2) Parce que plus beau et soigné que ça tu meurs
Cette impression de classe absolue démarre dès Nikes, single R'nB' porte-étendard de l'album par excellence qu'on avait eu la joie de découvrir un peu en avance : avec son beat lent et profond, son instru épurée au maximum et ses quelques petits snares Hip-Hop, l'ensemble se marie harmonieusement au chant élancé (et d'abord déformé façon chipmunk) de Frank et putain, qu'est-ce que c'est beau, qu'est-ce que c'est propre, on sent presque déjà nous venir les larmes aux yeux au bout d'une seule track. Et je n'ai pas encore évoqué la superbe ballade Pink + White (une des mélodies les plus émouvantes qu'ait composée Pharrell, accompagnée de chœurs épiques de Beyoncé), les plus intimistes Solo et Self Control, la contemplative White Ferrari nous plongeant tout droit dans les univers embrumés de James Blake et Bon Iver, ou encore la déchirante Seigfreed, et j'en passe et des meilleures. Ce qui est certain c'est que Frank Ocean n'a pas lésiné sur les moyens ni ne s'est reposé sur le succès de son précédent Channel Orange, et au vu de la liste d'invités de luxe crédités sur l'album (Pharrell et James Blake donc, mais aussi Kendrick Lamar, Jamie xx, Sebastian, David Bowie, André 3000, Tyler The Creator...), on ne peut que se rendre à l'évidence de l'aboutissement sonore de Blonde et saluer le travail d’arrache-pied qu'a dû se prescrire son auteur 4 longues années durant, et dire qu'on a été suffisamment stupides pour ne pas voir la métaphore lorsque Frank s'affichait en charpentier travaillant minutieusement son bois dans le long clip d'Endless. De toute manière, comme dit le bon vieil adage populaire : "seul le travail bien accompli paie".

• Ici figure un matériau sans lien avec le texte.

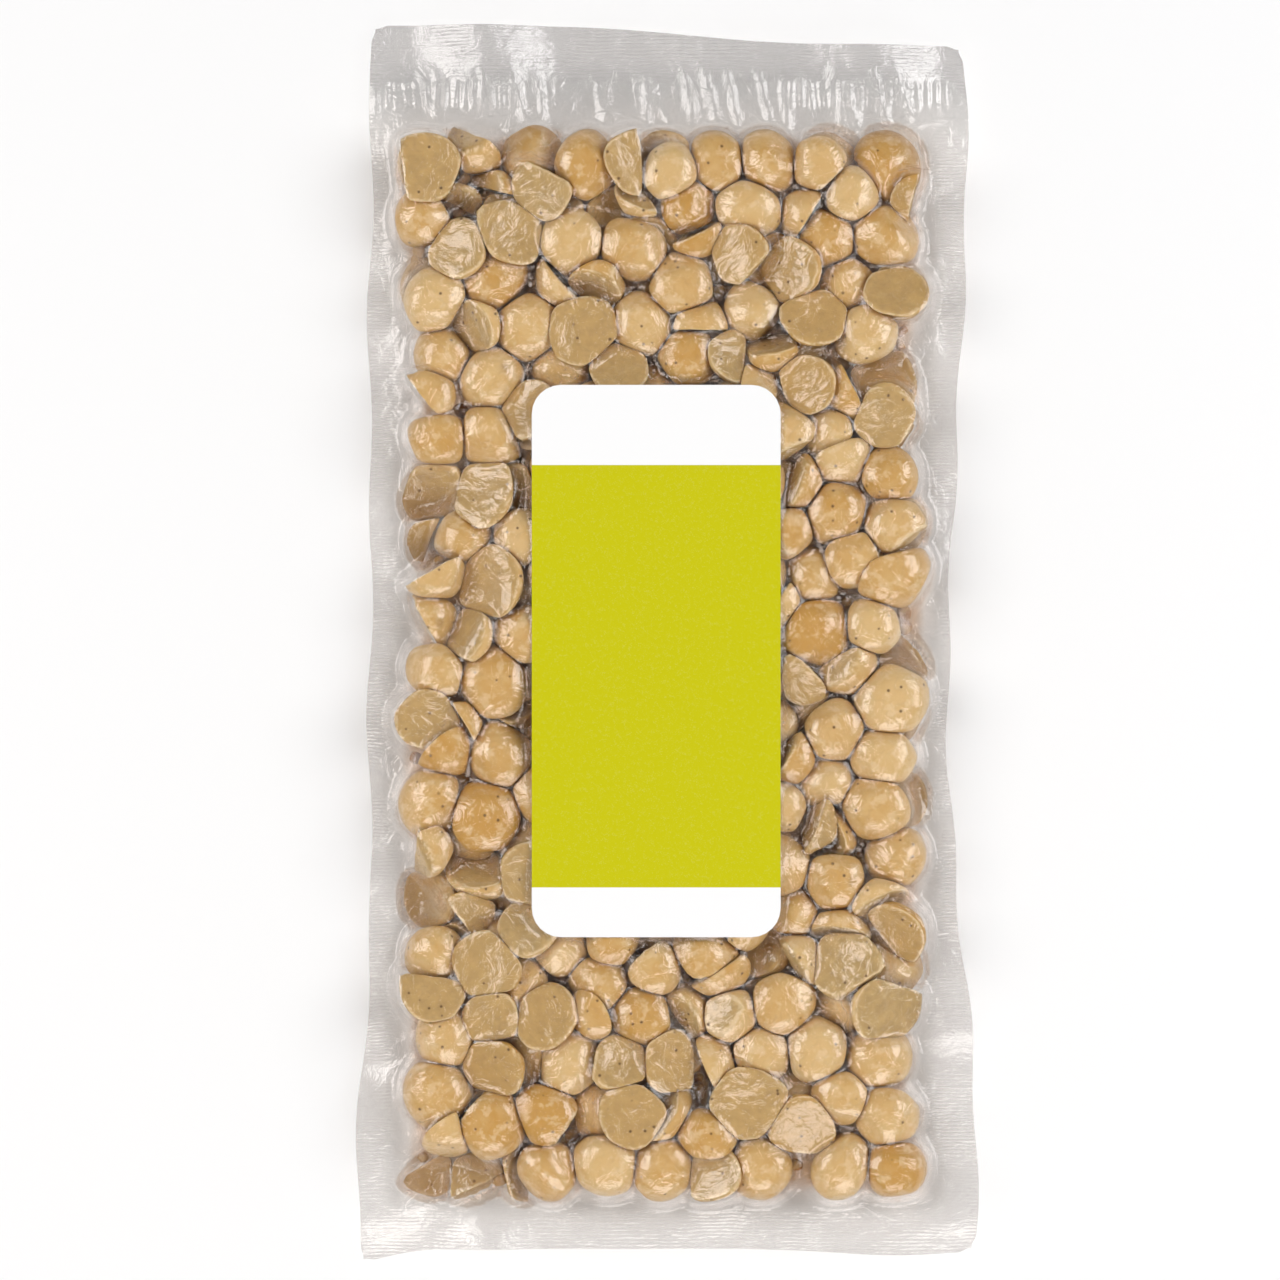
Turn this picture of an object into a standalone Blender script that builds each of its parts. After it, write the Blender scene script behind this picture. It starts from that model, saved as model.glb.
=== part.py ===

3) Parce que son auteur porte définitivement ses couilles
La bravoure de Frank Ocean avait déjà été saluée lorsque ce dernier fit l'audacieux choix du coming-out bisexuel lors de la sortie de son premier album en 2012, une quasi première dans le monde du R'nB'/ Hip-Hop qui lui valut un profond respect de tous les côtés. Citant régulièrement la figure étincelante de Prince comme modèle dans sa démarche sexuelle et artistique, Ocean s'affirme encore et toujours plus sur ce nouvel essai, fait fi de traditions pourtant usuelles comme faire un feat avec Beyoncé en lui laissant au strict minimum un couplet et un refrain à elle seule, idem pour Kendrick Lamar qui aurait pu très bien lui concocter un verse de premier choix sur Skyline To. Au lieu de quoi, le voilà relégué au poste d'écho de la voix de celui qui occupe majestueusement tout l'album.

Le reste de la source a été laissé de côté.